DEVOTION
GALATIONS
LIVING BY FAITH
Gal 3:10-11
10 All who rely on observing the law are under a curse, for it is written: "Cursed is everyone who does not continue to do everything written in the Book of the Law." 11 Clearly no one is justified before God by the law, because, "The righteous will live by faith."
NIV
There is just any question about this at all. It is so plain that if it were any plainer it would jump off the page and slap me in the face. How could I ever think the law was good for anything else than to prove I need Jesus? How could any law or set of regulations which are established to set forth parameters to live by gain me the right to stand before God? How could I ever hope to accomplish all of them without ever failing? How could I be so bold to even think it is possible? How could I ever think that God would render me innocent if I attempted to live up to all the laws of both the Old Testament and those determined by men to be the rules of the New Testament? Is simply seems ridiculous to me. I don’t understand why so many attempt to do that. I can’t believe they are actually trying to be right before God based on their behaviors.

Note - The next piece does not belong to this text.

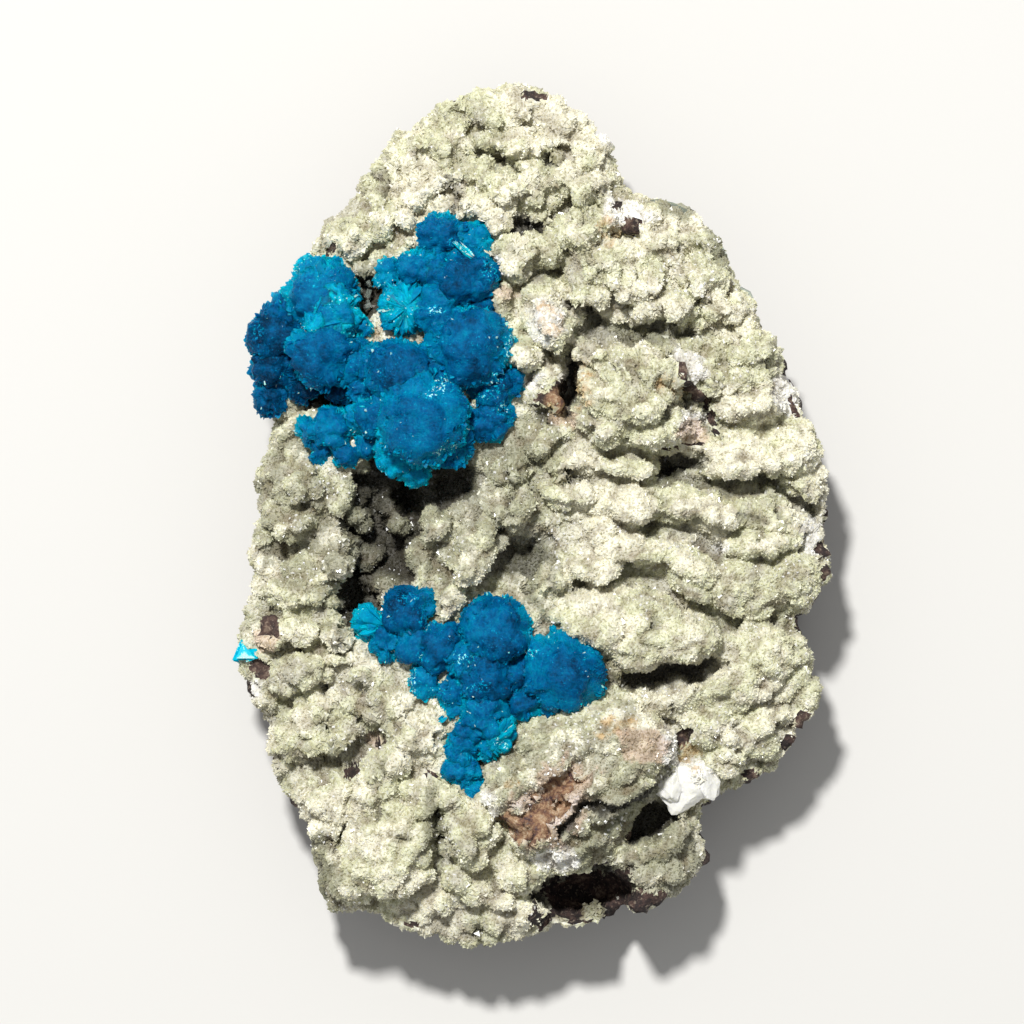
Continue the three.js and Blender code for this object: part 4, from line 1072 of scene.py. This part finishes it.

I do not get that whole thing at all. There is just not a single thing I can do, or a single thing I stop doing which gives me justification. The only way God renders me innocent is through my faith in Christ. I know, I tell myself all the time to live to please God, but even then I can’t do that successfully. How could I except myself to be perfect and without sin? I probably should think like I could. Others do, or at least they profess they do, but I think they are deceiving themselves. I can’t do that. I have to be honest with myself and with God. I am unable to live up to all the standards of the law and those rules established for correct behavior. I do try to do the right thing; I teach and preach the right thing. I know I have to be the salt, the light and a mirror reflecting God to a lost and dying world. I know I should live in manner which is Christ-like and I do my best to do that, but I still know that does not make me right before God. No, it is just simply faith in Christ, I surely will die based on my behavior, but as surely as that I will live by faith.